# Evil Mad Scientist Display jars



## JustJimAZ (Aug 19, 2010)

More evil than Mason jars! I needed something cool and eerie. I hope you see it and agree I achieved it!









How-to published at Instructables.com.


----------



## CreeepyCathy (Mar 28, 2009)

that really looks great.

and your tutorial is hilarious.


----------



## JustJimAZ (Aug 19, 2010)

Thanks CC! Hilarious? Wow! 
I am glad you liked it.


----------



## CreeepyCathy (Mar 28, 2009)

JustJimAZ said:


> Thanks CC! Hilarious? Wow!
> I am glad you liked it.


I drink alot.... sorry...


----------



## Dark Star (Nov 6, 2007)

I will take Cathy home now......

Nice job Jim!!


----------



## Sawtooth Jack (Apr 9, 2011)

Frankenstein jars...totally mad scientist, they look great!


----------



## spideranne (Jul 17, 2006)

Those look great. I didn't realize they were they were those large plastic containers till I read your how to.


----------



## JustJimAZ (Aug 19, 2010)

Thanks you guys! I'll add more pics when I finish the rest of the setup.

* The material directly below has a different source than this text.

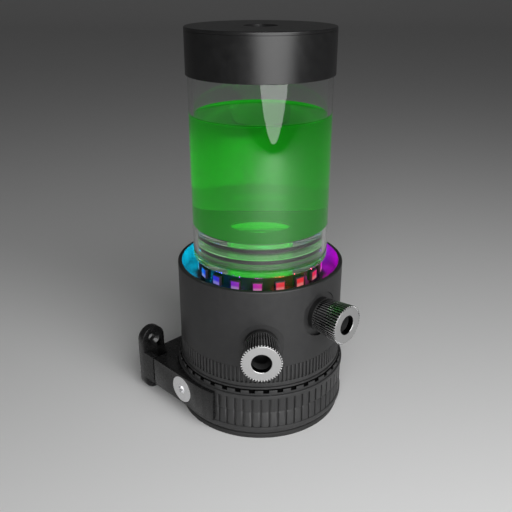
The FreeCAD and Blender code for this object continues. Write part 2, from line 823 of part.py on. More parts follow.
# Fluted lock ring: its lip holds the cup's flange against the housing
bead_radius = ring_radius + ring_bead
groove_base = ring_base + ring_bead_height
lock_ring = turned("lock_ring", [
    (ring_lip_radius, ring_base),
    (bead_radius, ring_base),
    (bead_radius, groove_base),
    (ring_radius - ring_groove, groove_base),
    (ring_radius - ring_groove, groove_base + ring_groove),
    (ring_radius, groove_base + ring_groove),
    (ring_radius, ring_base + ring_height),
    (spigot_radius + slip, ring_base + ring_height),
    (spigot_radius + slip, lip_top),
    (ring_lip_radius, lip_top),
])
flute_sketch = outline(lock_ring, "flute_outline", [
    (ring_radius - flute_depth, -flute_width / 2),
    (ring_radius + flute_depth, -flute_width / 2),
    (ring_radius + flute_depth, flute_width / 2),
    (ring_radius - flute_depth, flute_width / 2),
], "XY_Plane", ring_base + ring_height - flute_height)
flute_cut = pocketed(lock_ring, "flute_cut", flute_sketch, flute_height)
round_the_body(lock_ring, "flutes", flute_cut, flute_count)
keep(lock_ring)

# Pump housing: chamber below, light channel above, and the passages of the two ports
flange_seal_radius = spigot_radius - rim_wall * 2
flange_seal_half = seal_groove_depth / 2
housing_blank = turned("housing_blank", [
    (chamber_radius, cup_top),
    (flange_seal_radius - seal_groove_width / 2, cup_top),
    (flange_seal_radius - seal_groove_width / 2, cup_top + seal_groove_depth),
    (flange_seal_radius + seal_groove_width / 2, cup_top + seal_groove_depth),
    (flange_seal_radius + seal_groove_width / 2, cup_top),
    (spigot_radius, cup_top),
    (spigot_radius, housing_shoulder),
    (housing_radius, housing_shoulder),
    (housing_radius, rim_top),
    (housing_radius - rim_wall, rim_top),
    (housing_radius - rim_wall, channel_floor),
    (neck_radius, channel_floor),
    (neck_radius, neck_top),
    (plug_thread_radius + slip, neck_top),
    (plug_thread_radius + slip, neck_top - plug_thread_length),
    (suction_radius, neck_top - plug_thread_length),
    (suction_radius, chamber_top),
    (chamber_radius, chamber_top),
])
rounded(housing_blank, "housing_edges", [(housing_radius, rim_top)], rim_round)
housing_blank.Placement = FreeCAD.Placement(ORIGIN, FreeCAD.Rotation(UP, SEAM_TURN))


def port_tool(name, level, turn, reach):
    """The turned cutter of one port: passage, thread and round recess."""
    tool = turned(name, [
        (0, reach),
        (port_bore_radius, reach),
        (port_bore_radius, port_face - port_thread_depth),
        (port_thread_radius, port_face - port_thread_depth),
        (port_thread_radius, port_face),
        (port_recess_radius, port_face),
        (port_recess_radius, housing_radius + can_wall),
        (0, housing_radius + can_wall),
    ])
    stand_across(tool, level, turn)
    return tool


inlet_tool = port_tool("inlet_tool", inlet_level, INLET_TURN, as_size(0))
outlet_tool = port_tool("outlet_tool", outlet_level, OUTLET_TURN, riser_distance)
riser_tool = doc.addObject("Part::Cylinder", "riser_tool")
riser_tool.setExpression("Radius", riser_radius.text)
riser_tool.setExpression("Height", (outlet_level - chamber_top + riser_radius + slip).text)
riser_tool.setExpression(".Placement.Base.x", f"{riser_distance.text} * cos({OUTLET_TURN})")
riser_tool.setExpression(".Placement.Base.y", f"{riser_distance.text} * sin({OUTLET_TURN})")
riser_tool.setExpression(".Placement.Base.z", (chamber_top - slip).text)
doc.recompute()
keep(cut_away("pump_housing", housing_blank, inlet_tool, outlet_tool, riser_tool))
keep(seal_ring(
    "flange_o_ring", flange_seal_radius, flange_seal_half - seal_slack, cup_top + flange_seal_half))

# Light strip round the neck, with its square lights
strip_base = channel_floor + strip_rise
keep(turned("light_strip", [
    (neck_radius, strip_base),
    (neck_radius + strip_thickness, strip_base),
    (neck_radius + strip_thickness, strip_base + strip_height),
    (neck_radius, strip_base + strip_height),
]))
light_back = neck_radius.value + strip_thickness.value
light_corner = FreeCAD.Vector(
    light_back, -light_side.value / 2, strip_base.value + (strip_height.value - light_side.value) / 2)
light = Part.makeBox(light_depth.value, light_side.value, light_side.value, light_corner)
keep(loose_group("lights", turned_copies(light, light_count, LIGHT_TURN)))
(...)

Hey Spideranne! Hope things are going great for you!


----------



## JustJimAZ (Aug 19, 2010)

Brain in a (pretzel) jar coming soon!


----------



## HalloweenZombie (Jul 22, 2007)

These look fantastic! Looks like I have to upgrade my brain jars.


----------



## Bethene (Jan 19, 2008)

those look fantastic, I will need to see about making jars like that,


----------



## JustJimAZ (Aug 19, 2010)

HalloweenZombie said:


> These look fantastic! Looks like I have to upgrade my brain jars.


Cool! I hope you and Bethene find it useful, and I am thrilled already that you found them inspiring! Working on my own brain jar right now.


----------